Page:The Journal of geology (IA journalofgeology21894univers).pdf/279
Leaves of Pinus and Leptostrobus occur quite frequently in the Potomac formation in Virginia, Alabama and New Jersey, but have never been found in the Dakota Group. So far, therefore, as these forms from the Black Hills go they favor the view that the bed in which they occur is Lower Cretaceous.
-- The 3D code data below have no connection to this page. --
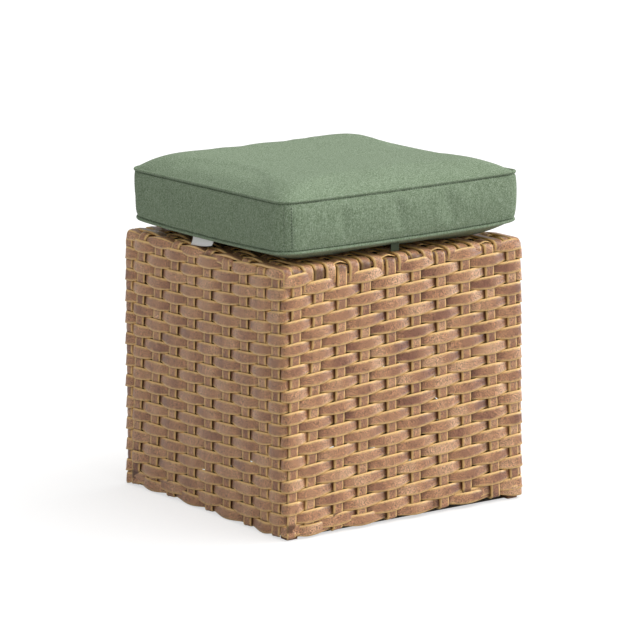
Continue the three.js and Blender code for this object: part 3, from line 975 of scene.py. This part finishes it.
def cushion_form():
    """Points, faces and each face's region of the closed cushion, and its seam, tape and corner points."""
    points, faces, regions = [], [], []
    upper = (SEAM_HIGH, CUSHION_TOP - SEAM_HIGH, TOP_POWER, 1)
    lower = (SEAM_LOW, CUSHION_BOTTOM - SEAM_LOW, BOTTOM_POWER, 0)
    grids = [panel_grid(points, face) for face in (upper, lower)]
    for region, grid in enumerate(grids):
        quads = panel_quads(grid, region == 1)
        faces += quads
        regions += [region] * len(quads)
    walls = boxing_walls(points, grids)
    quads, boxing_regions = boxing_quads(walls)
    seams = [[walls[side, step, level] for side, step in RIM_PLACES] for level in (0, BOXING_STEPS)]
    tape = [walls[REAR, step, level] for step in range(CUSHION_STEPS) for level in TAPE_LEVELS]
    levels = range(BOXING_STEPS + 1)
    corners = [[walls[side, CORNER_SEAM_STEP, level] for level in levels] for side in range(4)]
    return np.array(points), faces + quads, regions + boxing_regions, seams, tape, corners


# Cover swollen by the filling: cloth under pressure, held along both piped seams and the zip tape
def set_cloth(cloth, held):
    settings = cloth.settings
    settings.quality = SIM_QUALITY
    settings.tension_stiffness = SIM_STIFFNESS
    settings.compression_stiffness = SIM_STIFFNESS
    settings.bending_stiffness = SIM_BENDING
    settings.shrink_min = SIM_SHRINK
    settings.vertex_group_mass = held
    settings.use_pressure = True
    settings.uniform_pressure_force = SIM_PRESSURE
    settings.effector_weights.gravity = 0
    cloth.point_cache.frame_start = 1
    cloth.point_cache.frame_end = SIM_FRAMES


def swell_cover(points, faces, held):
    mesh = new_mesh("cover_trial", points, faces)
    trial = add_object("cover_trial", mesh)
    group = trial.vertex_groups.new(name="seams")
    group.add(held, 1, "REPLACE")
    set_cloth(trial.modifiers.new("cloth", "CLOTH"), group.name)
    for step in range(1, SIM_FRAMES + 1):
        bpy.context.scene.frame_set(step)
    evaluated = trial.evaluated_get(bpy.context.evaluated_depsgraph_get())
    move = mesh_values(evaluated.data.vertices, "co", 3) - points
    bpy.data.objects.remove(trial)
    bpy.data.meshes.remove(mesh)
    bpy.context.scene.frame_set(1)
    length = np.linalg.norm(move, axis=1, keepdims=True)
    return points + move * np.minimum(1, SIM_CAP / np.maximum(length, LEAST_MOVE))


def settle(points):
    """Flat where it rests on the deck, lower at its left corners, and drooping between its corners."""
    points = points.copy()
    lowest = CUSHION_BOTTOM
    under = points[:, 2] < lowest
    points[under, 2] = lowest
    lifted = np.clip((points[:, 2] - lowest) / (SEAM_LOW - lowest), 0, 1)
    rise = np.clip((points[:, 2] - SEAM_LOW) / (SEAM_HIGH - SEAM_LOW), 0, 1)
    shares = np.clip(0.5 + points[:, :2] / (2 * CUSHION_HALF), 0, 1)
    front, rear = (low + (high - low) * shares[:, 0] for low, high in CORNER_LIFTS)
    points[:, 2] += (front + (rear - front) * shares[:, 1]) * lifted
    near = (np.abs(points[:, 0] * points[:, 1]) / CUSHION_HALF ** 2) ** CORNER_RISE_POWER
    turned = np.where(points[:, 1] < 0, *(np.where(points[:, 0] < 0, *pair) for pair in CORNER_RISES))
    points[:, 2] += turned * near * lifted * (1 - rise)
    sides = (OUTWARD[name] for name in ("front", "right", "rear", "left"))
    for low_droop, high_droop, (x, y, _) in zip(LOWER_DROOPS, UPPER_DROOPS, sides):
        near = np.clip((points[:, 0] * x + points[:, 1] * y) / CUSHION_HALF, 0, 1) ** DROOP_POWER
        along = np.abs(points[:, 0] * y + points[:, 1] * x) / CUSHION_HALF
        droop = low_droop * (1 - rise) ** 2 + high_droop * rise ** 2
        points[:, 2] -= droop * near * np.clip(1 - along ** 2, 0, 1) * lifted
    return points


def draw_seams(co, normals, quads, labels, corners):
    """Creases beside the pipings and at the boxing's corner seams, with small gathers along them."""
    outer = np.maximum(np.abs(co[:, 0]), np.abs(co[:, 1]))
    edge = np.maximum(CUSHION_HALF - outer, 0)
    along = np.where(np.abs(co[:, 0]) > np.abs(co[:, 1]), co[:, 1], co[:, 0])
    gather = 1 + np.sin(along / GATHER_RUN + 2 * np.sin(along / GATHER_DRIFT))
    inward = np.zeros(len(co))
    for seam in (SEAM_LOW, SEAM_HIGH):
        away = np.hypot(co[:, 2] - seam, edge)
        inward += CREASE_DEPTH * np.exp(-((away - CREASE_PLACE) / CREASE_HALF) ** 2)
        fade = np.exp(-((away - GATHER_REACH) / GATHER_REACH) ** 2)
        inward += GATHER_DEPTH / 2 * gather * fade * (away > GATHER_START)
    boxing = np.zeros(len(co), bool)
    boxing[np.unique(quads[labels >= FIRST_BOXING])] = True
    for seam in corners:
        away = np.linalg.norm((co - seam[len(seam) // 2])[:, :2], axis=1)
        inward += boxing * CREASE_DEPTH * np.exp(-(away / CREASE_HALF) ** 2)
    return co - inward[:, None] * normals


def subdivided(points, faces, regions):
    """The cover's points, normals, quads and each quad's region after one subdivision."""
    mesh = new_mesh("cover_fine", points, faces)
    mesh.polygons.foreach_set("material_index", regions)
    marks = [bpy.data.materials.new(name) for name in REGION_NAMES]
    for mark in marks:
        mesh.materials.append(mark)
    piece = add_object("cover_fine", mesh)
    modifier = piece.modifiers.new("fine", "SUBSURF")
    modifier.levels = 1
    modifier.render_levels = 1
    fine = bpy.data.meshes.new_from_object(piece.evaluated_get(bpy.context.evaluated_depsgraph_get()))
    bpy.data.objects.remove(piece)
    co, normals = (mesh_values(fine.vertices, key, 3) for key in ("co", "normal"))
    quads = mesh_values(fine.loops, "vertex_index", 1, int).reshape(-1, 4)
    labels = mesh_values(fine.polygons, "material_index", 1, int).ravel()
    bpy.data.meshes.remove(fine)
    for mark in marks:
        bpy.data.materials.remove(mark)
    return co, normals, quads, labels


def shell_piece(name, co, normals, quads, material):
    """A closed shell of one region of the cover, with its cut edges turned in."""
    used, local = np.unique(quads, return_inverse=True)
    local = local.reshape(-1, 4).tolist()
    count = len(used)
    outer = co[used]
    inner = outer - normals[used] * COVER_THICKNESS
    edges = [edge for quad in local for edge in zip(quad, quad[1:] + quad[:1])]
    known = set(edges)
    rim = [(start, end) for start, end in edges if (end, start) not in known]
    faces = local + [[corner + count for corner in reversed(quad)] for quad in local]
    faces += [[end, start, start + count, end + count] for start, end in rim]
    mesh = new_mesh(name, np.concatenate((outer, inner)), faces)
    return place_piece(name, mesh, material, "cushion")


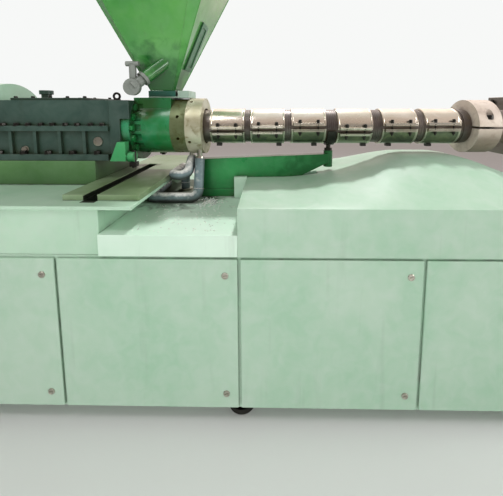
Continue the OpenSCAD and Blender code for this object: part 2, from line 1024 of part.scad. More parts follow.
// The valve's cover faces the front, and its stem carries a cross bar
module drain_valve() {
    reach = spout_len + valve_neck_len;
    cover_x = spout_x + reach * cos(spout_turn + 180) * sin(spout_dip);
    cover_y = spout_y + reach * sin(spout_turn + 180) * sin(spout_dip);
    cover_z = spout_z + reach * cos(spout_dip);
    color("#8b938d") {
        on_spout(spout_len) {
            cylinder(d = valve_flange_d, h = 14);
            cylinder(d = valve_neck_d, h = valve_neck_len);
        }
        on_axis(throat_x)
            translate([cover_x, cover_y, cover_z]) {
                translate([0, 12, 0])
                    rotate([90, 0, 0]) {
                        cylinder(d = valve_neck_d, h = 14);
                        cylinder(d = valve_cover_d, h = 22);
                    }
                translate([0, 12, 0]) {
                    sphere(d = valve_neck_d + 6);
                    cylinder(d = valve_stem_d, h = 96);
                    translate([-valve_bar_len / 2, 0, 100])
                        rod_x(valve_bar_d, valve_bar_len);
                }
            }
    }
}

// Cooling pipes: bent tubes from the flange ring down to the deck
pipe_gap = 2;
pipe_front_x = -20;
pipe_front_z = pipe_d / 2 + seat - deck_drop;
pipe_front_left = wall_x + bend_r + 6;
pipe_rear_x = pipe_front_x - pipe_d - pipe_gap;
pipe_rear_z = -225;
pipe_rear_left = table_right + pipe_d / 2 + pipe_gap;

pipe_y = -126;
pipe_front_back = 150;
pipe_rear_back = 90;
steep = [0, 0.28, 0.96];
shallow = [0, 0.8, 0.6];

front_route = [
    [pipe_front_x, pipe_y, pipe_front_z] + 184 * steep,
    [pipe_front_x, pipe_y, pipe_front_z],
    [pipe_front_left, pipe_y, pipe_front_z],
    [pipe_front_left, pipe_front_back, pipe_front_z],
    [wall_x, pipe_front_back, pipe_front_z]
];
rear_route = [
    [pipe_rear_x, pipe_y, pipe_rear_z] + 110 * shallow,
    [pipe_rear_x, pipe_y, pipe_rear_z],
    [pipe_rear_left, pipe_y, pipe_rear_z],
    [pipe_rear_left, pipe_rear_back, pipe_rear_z],
    [pipe_rear_left, pipe_rear_back, -deck_drop]
];

// Turns +Z to point along a direction
module along(dir) {
    rotate([0, acos(dir[2] / norm(dir)), atan2(dir[1], dir[0])])
        children();
}

// Straight tubes between the points of a route, with a quarter bend at each corner
module bent_pipe(route) {
    n = len(route);
    for (i = [0 : n - 2]) {
        step = route[i + 1] - route[i];
        dir = step / norm(step);
        cut_start = i == 0 ? 0 : bend_r;
        cut_end = i == n - 2 ? 0 : bend_r;
        translate(route[i] + dir * cut_start)
            along(dir)
                cylinder(d = pipe_d, h = norm(step) - cut_start - cut_end);
    }
    for (i = [1 : n - 2]) {
        u = (route[i] - route[i - 1]) / norm(route[i] - route[i - 1]);
        v = (route[i + 1] - route[i]) / norm(route[i + 1] - route[i]);
        w = cross(-v, u);
        c = route[i] - u * bend_r + v * bend_r;
        multmatrix([
            [-v[0], u[0], w[0], c[0]],
            [-v[1], u[1], w[1], c[1]],
            [-v[2], u[2], w[2], c[2]],
            [0, 0, 0, 1]
        ])
            rotate_extrude(angle = 90)
                translate([bend_r, 0])
                    circle(d = pipe_d);
    }
}

module cooling_pipes() {
    $fn = 48;
    color("#8a9a94")
        on_axis() {
            bent_pipe(front_route);
            bent_pipe(rear_route);
        }
}

nipple_d = 24;
nut_d = 40;
nut_h = 10;
socket_d = pipe_d + 26;
socket_t = 10;

// A nut on a pipe's upper end and a nipple from there up into the flange ring
module pipe_end(route) {
    dir = (route[0] - route[1]) / norm(route[0] - route[1]);
    difference() {
        union() {
            translate(route[0])
                along(dir)
                    cylinder(d = nut_d, h = nut_h);
            translate(route[0])
                cylinder(d = nipple_d, h = -route[0][2]);
        }
        translate(route[1])
            along(dir)
                cylinder(d = pipe_d + 2 * seat, h = norm(route[0] - route[1]));
        translate([-2 * ring2_len, 0, 0])
            rod_x(ring_d + 2 * seat, 4 * ring2_len);
    }
}

module pipe_fittings() {
    color("#c9ccc4")
        on_axis() {
            pipe_end(front_route);
            pipe_end(rear_route);
            translate([pipe_rear_left, pipe_rear_back, -deck_drop])
                rotate([0, -90, 0])
                    tube_x(socket_d, pipe_d + 2 * seat, socket_t);
        }
}

// Split clamp round the barrel's and the adapter's end flanges
clamp_hole_d = 20;
pocket_d = 32;
pocket_floor = 38;
clamp_bolt_y = end_flange_d / 2 + 4 + pocket_d / 2;

module clamp_half(has_pockets) {
    difference() {
        tube_x(clamp_d, barrel_d + 2 * seat, clamp_len);
        translate([barrel_len - end_flange_t - seat - clamp_x, 0, 0])
            rod_x(end_flange_d + 2 * seat, 2 * end_flange_t + 2 * seat);
        block([-over, -clamp_d, -clamp_d], [clamp_len + over, clamp_d, clamp_slit / 2]);
        both_sides()
            translate([clamp_len / 2, -clamp_bolt_y, 0])
                if (has_pockets) {
                    cylinder(d = clamp_hole_d + 2 * seat, h = clamp_d);
                    translate([0, 0, pocket_floor])
                        cylinder(d = pocket_d, h = clamp_d);
                } else {
                    cylinder(d = clamp_hole_d + 2 * seat, h = pocket_floor);
                }
    }
}

module clamp_halves() {
    color(clamp_brown)
        on_axis(clamp_x) {
            clamp_half(true);
            mirror([0, 0, 1])
                clamp_half(false);
        }
}

die_x = barrel_len + die_neck_len;
tie_flats = 30;
tie_inset = 30;

module head_bolts() {
    color(dark_steel) {
        on_axis(clamp_x + clamp_len / 2)
            both_sides()
                translate([0, -clamp_bolt_y, 0]) {
                    translate([0, 0, seat - pocket_floor])
                        cylinder(d = clamp_hole_d, h = 2 * pocket_floor - seat);
                    translate([0, 0, pocket_floor])
                        cylinder(d = 29, h = 20);
                }
        on_axis(die_x - 16)
            both_sides()
                for (z = [-1, 1])
                    translate([0, die_w / 2 - tie_inset, z * (die_w / 2 - tie_inset)])
                        rotate([0, 90, 0])
                            hex_head(tie_flats, 16);
    }
}

// Adapter, die body and die ring
module die_adapter() {
    color(clamp_brown)
        on_axis(barrel_len)
            difference() {
                union() {
                    rod_x(end_flange_d, end_flange_t);
                    rod_x(barrel_d, die_neck_len);
                }
                translate([-over, 0, 0])
                    rod_x(channel_d, die_neck_len + 2 * over);
            }
}

die_top_t = 25;
die_chamfer = 30;

module die_body() {
    h = die_w / 2;
    color("#8f8a82")
        on_axis(die_x)
            difference() {
                union() {
                    rotate([90, 0, 90])
                        linear_extrude(die_len)
                            polygon(cut_corners(die_w - 2 * die_top_t, die_chamfer));
                    block([0, -h, h - die_top_t - over], [die_len, h, h]);
                    block([0, -h, -h], [die_len, h, -h + die_top_t + over]);
                    block([0, -h, -h], [die_top_t, h, h]);
                    block([die_len - die_top_t, -h, -h], [die_len, h, h]);
                }
                translate([-over, 0, 0])
                    rod_x(channel_d, die_len + 2 * over);
            }
}

ring_x = die_x + die_len;
ring_bolt_pcd = 185;
ring_hole_d = 12;
ring_hole_depth = 30;

module die_ring() {
    color("#77736c")
        on_axis(ring_x)
            difference() {
                union() {
                    rod_x(die_ring_d, die_ring_len);
                    rod_x(lip_d, die_ring_len + lip_len);
                }
                translate([-over, 0, 0])
                    rod_x(outlet_d, die_ring_len + lip_len + 2 * over);
                for (a = [22.5 : 45 : 359])
                    rotate([a, 0, 0])
                        translate([die_ring_len - ring_hole_depth, ring_bolt_pcd / 2, 0])
                            rod_x(ring_hole_d, ring_hole_depth + over);
            }
}

bed_cabinet();
levelling_feet();
bed_panels();
low_deck();
table_top();
slotted_plate();
barrel_hood();
drive_pedestal();
gearbox_body();
gearbox_cover();
gearbox_end_plate();
lifting_eye();
belt_guard();
feed_housing();
housing_bolts();
housing_foot();
foot_bolts();
spanner_ring();
flange_ring();
barrel();
screw();
heater_band(0);  // heater_band_1
heater_band(1);  // heater_band_2
heater_band(2);  // heater_band_3
heater_band(3);  // heater_band_4
heater_band(4);  // heater_band_5
heater_band(5);  // heater_band_6
band_bolts();
terminal_boxes();
support_arm();
barrel_saddle();
slide_gate();
hopper_flange();
hopper_body();
hopper_rim();
sight_window();
drain_spout();
drain_valve();
cooling_pipes();
pipe_fittings();
clamp_halves();
head_bolts();
die_adapter();
die_body();
die_ring();
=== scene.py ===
# %% [markdown]
# # Plastic extruder
# This file dresses the solid model of a plastic extruder: a machine that melts plastic
# granules with a screw and presses the melt through a die.  The solids give every size.
# Here they get their finishes, and the pieces that light shows up best, such as rounded
# castings and polished bands, are made again as finer meshes in the same places.

import bmesh
import bpy
import math
import random
from mathutils import Matrix, Vector


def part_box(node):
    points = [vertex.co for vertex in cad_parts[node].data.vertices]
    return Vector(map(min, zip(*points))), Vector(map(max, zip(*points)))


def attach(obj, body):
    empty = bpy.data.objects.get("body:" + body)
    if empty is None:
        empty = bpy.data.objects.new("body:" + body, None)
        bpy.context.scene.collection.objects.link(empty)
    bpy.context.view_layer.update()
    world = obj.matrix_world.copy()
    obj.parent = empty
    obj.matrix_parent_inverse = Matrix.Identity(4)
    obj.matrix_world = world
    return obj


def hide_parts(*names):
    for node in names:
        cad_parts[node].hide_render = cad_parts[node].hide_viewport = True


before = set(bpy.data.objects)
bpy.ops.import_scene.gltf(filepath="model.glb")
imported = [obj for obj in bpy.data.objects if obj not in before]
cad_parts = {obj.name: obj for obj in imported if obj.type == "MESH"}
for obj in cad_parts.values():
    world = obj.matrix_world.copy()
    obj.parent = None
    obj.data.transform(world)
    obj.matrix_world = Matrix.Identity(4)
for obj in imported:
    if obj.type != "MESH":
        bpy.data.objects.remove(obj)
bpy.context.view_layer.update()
scene = bpy.context.scene
print("nodes:", len(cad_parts))

# %% [markdown]
# ## Where things are
# The barrel is the machine's ruler.  Most pieces sit at a distance along it, counted from
# the shoulder, where the barrel leaves its flange ring.  The same sizes as in the solids
# are repeated here in metres, so that each fine piece lands on its solid.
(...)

The chief argument from the plants is that they were all of humble types, no dicotyledonous leaves occurring among them. The force of this argument may be appreciated when it is remembered that the flora of the Dakota Group, one of the richest fossil floras of the world, consists, as now published, of 460 species, of which 429 are Dicotyledons. There are only 6 ferns, 12 cycads, 15 conifers and 8 monocotyledons. The cycads are only known by fragments of fronds or pinnæ, and a few doubtful fruits. The chances are hundreds to one that any plant bed of that age will contain dicotyledonous leaves in profusion, and the lower forms very sparingly, if at all. This was found to be the case at the real Dakota plant bed above Evans Quarry. Only one fern was obtained, while leaves were abundant though difficult to secure entire with the insufficient appliances with which we were provided.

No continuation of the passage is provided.